If you haven't read the articles yourself, you're more than welcome to read my notes above. I thought that the topics I brought up in this thread might merit some consideration.

Thank you.

Do you understand what you posted?

 

[TiGeo]

Hello fellow BITOG members!

I'm Chris, and I've been around cars for most of my life. However, I have a few questions on certain aspects of engine oils that I'd love your input on. It's always great to get a range of perspectives from the wealth of knowledge on this forum.

• Conventional vs. Synthetic Oil: I understand that there's been a considerable shift from conventional to synthetic oils over the past couple of decades. The science of it still eludes me though, so I'm hoping someone could clarify what the actual benefits and upsides are for each type.
  
  From what I've read, conventional oil comes from refined crude oil and is suitable for normal, everyday driving conditions. It's cheaper and gets the job done. On the other hand, synthetic oil, created through a synthetic process, seems to be resistant to high temperatures, provides better engine protection and performance, and flows better in cold temperatures. It's more expensive, though. I'm wondering if there are more specific benefits or drawbacks to each that I should consider?

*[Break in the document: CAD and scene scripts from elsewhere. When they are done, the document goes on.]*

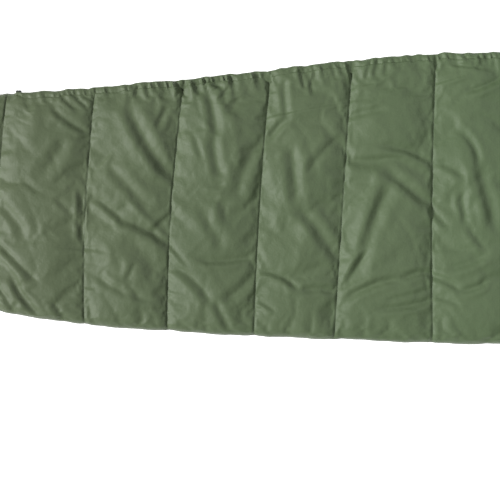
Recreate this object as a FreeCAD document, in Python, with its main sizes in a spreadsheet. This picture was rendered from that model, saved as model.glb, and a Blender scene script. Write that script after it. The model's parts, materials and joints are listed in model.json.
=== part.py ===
import FreeCAD, Part

import os

import Sketcher
from FreeCAD import Placement, Rotation, Vector

# Quilted sleeping sack lying flat. Frame: +X runs from the foot to the head, +Y points to the side
# with the zip, +Z is up, and the origin is on the ground under the middle of the sack. Millimetres.

document = FreeCAD.newDocument("bivy_sack")
document.UndoMode = 0

# ---------------------------------------------------------------- driving dimensions
DRIVING_SIZES = [
    ("total_length", 2200), ("foot_width", 500), ("chest_width", 750), ("hood_depth", 300),
    ("chest_length", 430), ("foot_corner_radius", 110), ("chin_setback", 30),
    ("skin", 1), ("layer_gap", 0.3), ("moving_gap", 1), ("lower_loft", 19.7), ("cavity_height", 15.4),
    ("valley_loft", 8), ("crown_rise", 11.4),
    ("seam_pitch", 224), ("first_channel", 137), ("stitch_width", 1.6), ("stitch_height", 1.2),
    ("thread_inset", 60),
    ("wall_width", 14), ("binding_thick", 2),
    ("zip_foot_margin", 410), ("zip_foot_recess", 28), ("zip_head_recess", 14), ("fold_end_offset", 250),
    ("tape_thick", 0.6), ("tape_width", 16), ("coil_height", 2.3), ("coil_width", 2.4),
    ("slider_web", 0.8), ("slider_clear", 0.4), ("slider_length", 15), ("slider_width", 10),
    ("slider_height", 11), ("stop_length", 4), ("stop_width", 4), ("slider_slot", 1.4),
    ("pull_pin_radius", 0.8), ("pull_thick", 1.6), ("pull_length", 34), ("pull_width", 6),
    ("pull_eye_radius", 2), ("pin_clear", 0.1), ("lug_thick", 1.5),
    ("flap_width", 18), ("flap_height", 9), ("snag_width", 10), ("snag_thick", 0.5),
    ("draft_tube_offset", 44), ("draft_tube_width", 20), ("draft_tube_drop", 11),
    ("hem_width", 16), ("hem_height", 8), ("hem_wall", 1.5), ("hem_setback", 12),
    ("eyelet_radius", 6), ("eyelet_bore", 3), ("eyelet_height", 1.6), ("eyelet_inset", 20),
    ("hood_seam_offset", 130),
    ("loop_length", 45), ("loop_width", 24), ("loop_band", 5), ("loop_thick", 1.6), ("loop_spread", 110),
]
sizes = document.addObject("Spreadsheet::Sheet", "sizes")
for row, (alias, value) in enumerate(DRIVING_SIZES, start=1):
    sizes.set(f"A{row}", alias)
    sizes.set(f"B{row}", str(value))
    sizes.setAlias(f"B{row}", alias)
document.recompute()

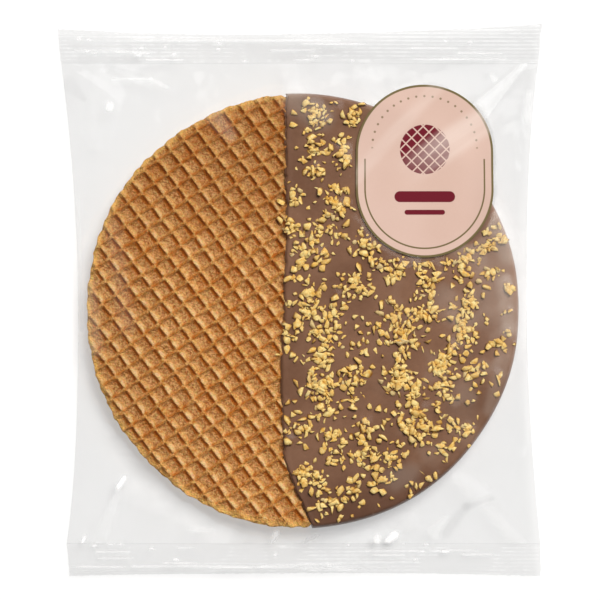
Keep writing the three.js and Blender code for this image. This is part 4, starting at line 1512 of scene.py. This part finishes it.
def emblem_print(tree, x, y):
    """A disc without two sets of slanted lines: the sum of x and y and their difference,
    each folded to a zigzag, are near 0 on a line."""
    up = calc(tree, "SUBTRACT", y, EMBLEM_Y)
    disc = within(tree, far_from(tree, x, up), EMBLEM_RADIUS)
    lines = []
    for sign in (1.0, -1.0):
        slanted = calc(tree, "ADD", calc(tree, "MULTIPLY_ADD", up, sign, x), LATTICE_SHIFT)
        zigzag = calc(tree, "PINGPONG", slanted, LATTICE_HALF_PITCH)
        lines.append(within(tree, zigzag, LATTICE_HALF_LINE))
    between_lines = calc(tree, "SUBTRACT", 1.0, calc(tree, "MAXIMUM", *lines))
    return calc(tree, "MULTIPLY", disc, between_lines)


def arc_print(tree, x, y):
    """An arc of dots: the angle round the arc's middle, folded to a zigzag, tells how far a
    place lies from the nearest dot along the arc, and its radius how far across."""
    up = calc(tree, "SUBTRACT", y, ARC_Y)
    off_angle = calc(tree, "PINGPONG", calc(tree, "ARCTAN2", up, x), DOT_STEP / 2)
    across = calc(tree, "SUBTRACT", far_from(tree, x, up), ARC_RADIUS)
    dots = within(tree, far_from(tree, across, calc(tree, "MULTIPLY", off_angle, ARC_RADIUS)), DOT_RADIUS)
    return calc(tree, "MULTIPLY", dots, band(tree, up, -0.5, 0.5))


def line_print(tree, y):
    """The border and, below the ends of the arc, a fine line inside it."""
    inside = stored(tree, "inside")
    off_line = calc(tree, "ABSOLUTE", calc(tree, "SUBTRACT", inside, INNER_LINE_INSET))
    inner = calc(tree, "MULTIPLY", within(tree, off_line, INNER_LINE_HALF), band(tree, y, 4.3, 4.0))
    return calc(tree, "MAXIMUM", within(tree, inside, BORDER_WIDTH), inner)


print("dots in the arc: about", round(math.pi / DOT_STEP) + 1)

# %% Painted sheen of the sticker


def slanted_place(tree, place, degrees):
    """The place in axes that run along and across a line rising to the right by this angle."""
    return add_node(tree, "ShaderNodeVectorRotate", {"rotation_type": "Z_AXIS"}, Vector=place,
                    Angle=math.radians(-degrees)).outputs[0]


def beam(tree, across, middle, half_width, softness, full=1.0):
    """Band of light: full within the half width of its middle, fading over the softness."""
    away = calc(tree, "ABSOLUTE", calc(tree, "SUBTRACT", across, middle))
    return band(tree, away, half_width + softness, half_width, full)


def painted_sheen_mask(tree, place):
    """A painted sheen: a wide slanted beam and a narrow, steeper one, both streaked by a stretched noise."""
    wide_place = slanted_place(tree, place, 34.5)
    along, across, _ = axes_of(tree, wide_place)
    steep_across = axes_of(tree, slanted_place(tree, place, 48))[1]
    wide_beam = calc(tree, "MULTIPLY", beam(tree, across, 3.0, 2.0, 5.0), band(tree, along, -11.0, 13.0))
    narrow_beam = beam(tree, steep_across, 16.5, 0.8, 3.0, 0.5)
    stretched = add_node(tree, "ShaderNodeMapping", None, Vector=wide_place,
                         Scale=(0.015, 0.2, 0.0)).outputs[0]
    streaks = band(tree, noise(tree, stretched, 1.0)[0], 0.35, 0.62)
    streaks = calc(tree, "MULTIPLY_ADD", streaks, 0.45, 0.6)
    return calc(tree, "MULTIPLY", calc(tree, "MAXIMUM", wide_beam, narrow_beam), streaks, clamp=True)


# %% Sticker material
LABEL_PINKS = (colour(215, 185, 171), colour(208, 176, 161))
LABEL_SHADED = colour(186, 156, 143)
LABEL_OLIVE = colour(113, 100, 67)
LABEL_BURGUNDY = colour(108, 30, 42)
LABEL_PAINTED_SHEEN = colour(238, 222, 212)


def label_finish():
    """Pink paper with painted shade, a little darker above and to the lower right, olive and
    burgundy print, and a painted sheen. The normal is drawn towards straight up, so that the shade is even."""
    material, tree = new_material("sticker")
    place = stored(tree, "place", "Vector")
    x, y, _ = axes_of(tree, place)
    pink, _ = grain(tree, object_place(tree), *LABEL_PINKS, 1200.0, 30.0, 0.15)
    # painted shade: darker pink above and to the lower right
    pink = mix_colour(tree, band(tree, y, 2.0, 24.0, 0.16), pink, LABEL_SHADED)
    lower_right = calc(tree, "MULTIPLY", band(tree, x, 13.0, 22.0, 0.25), band(tree, y, 12.0, 2.0))
    pink = mix_colour(tree, lower_right, pink, LABEL_SHADED)
    olive = calc(tree, "MAXIMUM", line_print(tree, y), calc(tree, "MULTIPLY", arc_print(tree, x, y), 0.8))
    bars = calc(tree, "MAXIMUM", *(bar_print(tree, x, y, *bar) for bar in BARS))
    base = mix_colour(tree, olive, pink, LABEL_OLIVE)
    base = mix_colour(tree, calc(tree, "MAXIMUM", emblem_print(tree, x, y), bars), base, LABEL_BURGUNDY)
    # painted sheen: the lamp's reflection painted over the print
    sheen = calc(tree, "MULTIPLY", painted_sheen_mask(tree, place), 0.44)
    surface = finish_surface(tree, mix_colour(tree, sheen, base, LABEL_PAINTED_SHEEN), 0.5, IOR=1.22)
    normal = add_node(tree, "ShaderNodeNewGeometry").outputs["Normal"]
    side = calc(tree, "SIGN", axes_of(tree, normal)[2])
    level = add_node(tree, "ShaderNodeCombineXYZ", None, Z=calc(tree, "MULTIPLY", side, 3.0)).outputs[0]
    flatter = vector_calc(tree, "NORMALIZE", vector_calc(tree, "ADD", normal, level))
    tree.links.new(flatter, surface.inputs["Normal"])
    return material


# %% Build the sticker
LABEL_COLUMNS = 110
LABEL_ROWS = 140


def build_label():
    """A thin pillow in stadium outline: rows closer together at both ends, each reaching
    from one side of the outline to the other."""
    row, column = np.meshgrid(np.linspace(0, 1, LABEL_ROWS), np.linspace(0, 1, LABEL_COLUMNS), indexing="ij")
    y = LABEL_CENTRE[1] - LABEL_LENGTH / 2 * np.cos(math.pi * lerp(0.002, 0.998, row))
    beyond = np.maximum(0, np.abs(y - LABEL_CENTRE[1]) - LABEL_STRAIGHT)
    reach = np.sqrt(np.maximum(0, (LABEL_WIDTH / 2) ** 2 - beyond ** 2))
    x = LABEL_CENTRE[0] - reach * np.cos(math.pi * column)
    z = label_under(x, y)
    points, faces = pillow(np.stack([x, y, z + LABEL_THICKNESS], axis=2), np.stack([x, y, z], axis=2))
    piece = make_piece("label", points, faces, label_finish(), node="label")
    store(piece, "inside", -from_label(points[:, 0], points[:, 1]))
    place = piece.data.attributes.new("place", "FLOAT_VECTOR", "POINT")
    local = points - (*LABEL_CENTRE, 0)
    place.data.foreach_set("vector", local.astype(np.float32).ravel())


build_label()

# %% [markdown]
# ## Table, light and camera
# The pack lies on a white table. One square lamp high on the right lights it through a
# bright sky that is dark overhead, so that level film mirrors nothing and only creases
# glint. The camera looks straight down from far away.

# %% Table
TABLE_GREYS = ((0.56, 0.56, 0.56, 1), (0.54, 0.54, 0.54, 1))
TABLE_GLOW = 0.48
TABLE_HALF = 3
TABLE_Z = -0.0004


def table_finish():
    """Matt white that glows a little, so that the shadow on it stays soft."""
    material, tree = new_material("white_table")
    base, height = grain(tree, object_place(tree), *TABLE_GREYS, 400.0, 6.0, 0.5)
    finish_surface(tree, base, 0.9, height, 0.02, 0.0001, Emission_Color=(1, 1, 1, 1),
                   Emission_Strength=TABLE_GLOW)
    return material


table_corners = [(x * TABLE_HALF, y * TABLE_HALF, TABLE_Z) for x, y in ((-1, -1), (1, -1), (1, 1), (-1, 1))]
table_mesh = bpy.data.meshes.new("table")
table_mesh.from_pydata(table_corners, [], [(0, 1, 2, 3)])
table = bpy.data.objects.new("table", table_mesh)
bpy.context.scene.collection.objects.link(table)
table.data.materials.append(table_finish())

# %% Light
KEY_AZIMUTH = math.radians(57)
KEY_TILT = math.radians(32)
KEY_DISTANCE = 3.0
KEY_SIZE = 1.5
KEY_POWER = 94
KEY_COLOUR = (1.0, 0.985, 0.96)
SOFTBOX_TILT = math.radians(33)
SOFTBOX_OUTER = math.cos(math.radians(24))
SOFTBOX_INNER = math.cos(math.radians(13))


def towards_key(tilt, distance=1.0):
    """The place this far away in the key light's direction, leaning by the tilt from
    straight up."""
    across = distance * math.sin(tilt)
    return across * math.cos(KEY_AZIMUTH), across * math.sin(KEY_AZIMUTH), distance * math.cos(tilt)


def build_light():
    """A square lamp that faces the pack and isn't seen in the film's mirror."""
    lamp = bpy.data.lights.new("key", "AREA")
    lamp.shape = "SQUARE"
    lamp.size = KEY_SIZE
    lamp.energy = KEY_POWER
    lamp.color = KEY_COLOUR
    light = bpy.data.objects.new("key", lamp)
    bpy.context.scene.collection.objects.link(light)
    light.location = towards_key(KEY_TILT, KEY_DISTANCE)
    light.rotation_euler = (KEY_TILT, 0, KEY_AZIMUTH + math.pi / 2)
    light.visible_glossy = False
    print("key light at", [round(part, 2) for part in light.location], "m")


build_light()

# %% Sky
SKY_SOUTH = (0.16, 0.16, 0.165, 1)
SKY_NORTH = (0.62, 0.62, 0.63, 1)
SKY_OVERHEAD = (0.07, 0.07, 0.073, 1)
SKY_SOFTBOX = (1.9, 1.9, 1.9, 1)


def build_sky():
    """Sky that is dim overhead, brighter in the north, with a soft bright patch towards the
    key light."""
    world = bpy.data.worlds.new("sky")
    world.use_nodes = True
    tree = world.node_tree
    tree.nodes.clear()
    direction = add_node(tree, "ShaderNodeTexCoord").outputs["Generated"]
    _, north, up = axes_of(tree, direction)
    shade = mix_colour(tree, band(tree, north, -0.5, 0.7), SKY_SOUTH, SKY_NORTH)
    shade = mix_colour(tree, band(tree, up, 0.35, 0.75), shade, SKY_OVERHEAD)
    nearness = vector_calc(tree, "DOT_PRODUCT", direction, towards_key(SOFTBOX_TILT))
    shade = mix_colour(tree, band(tree, nearness, SOFTBOX_OUTER, SOFTBOX_INNER), shade, SKY_SOFTBOX)
    background = add_node(tree, "ShaderNodeBackground", None, Color=shade, Strength=1.0)
    add_node(tree, "ShaderNodeOutputWorld", None, Surface=background.outputs[0])
    bpy.context.scene.world = world
    print("sky:", len(tree.nodes), "nodes")


build_sky()

# %% Camera
CAMERA_PLACE = (0.00017, 0, 0.909)
CAMERA_LENS = 155.6

lens = bpy.data.cameras.new("camera")
lens.sensor_width = 36
lens.lens = CAMERA_LENS
lens.clip_start = 0.01
camera = bpy.data.objects.new("camera", lens)
bpy.context.scene.collection.objects.link(camera)
camera.location = CAMERA_PLACE
bpy.context.scene.camera = camera
bpy.context.scene.view_settings.view_transform = "Standard"
print("camera", CAMERA_PLACE[2], "m above the table")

You can buy fully synthetic motor oil for so cheap I fail to see how anyone could justify the few dollars saved going with conventional at this point in any modern vehicle. There are no drawbacks to modern synthetic oils from any of the major brands you can buy at the auto parts store or Walmart. Of course the "syn blends" are a few bucks less and you'll never show me that doing the same intervals etc. won't provide the same results. Case in point; my 2013 Focus bought new has 125K/10 years of the first 100K of that is all 5W20 Motorcraft syn blend changed at 5-7.5K intervals. I coudl certainly continue using a conventional/syn blend but as I said above, for $2-3 more I'll just use "fully synthetic" b/c...it makes me feel good if for no other reason.

• High Mileage Motor Oils and Seal Conditioners: Now, this is something I've always wondered about. How exactly are high mileage motor oils made differently compared to their regular counterparts, and what are these "seal conditioners" they often mention?
  
  My guess is that high mileage oils have additives that help preserve and protect the engine components, but I'd love to know more. Are there significant benefits to switching to high mileage oil once your vehicle crosses a certain mileage?

I don't believe there is anything defininitive you will find saying one way or the other w/r to using a HM oil vs. not and the topic has been debated here many times - search/read but you'll land in the same place. I've run a HM oil in my older cars for no other reason than it was what was availble in Supertech at Walmart when I went to buy supplies for oil changes.

• Oil Change Interval: Lastly, I'm curious about the ideal oil change interval. I know that the common recommendation is every 3,000 to 5,000 miles for conventional oil and 7,500 to 10,000 miles for synthetic. But what if our primary concern is maximum wear protection and engine longevity? Would the interval be different in this case?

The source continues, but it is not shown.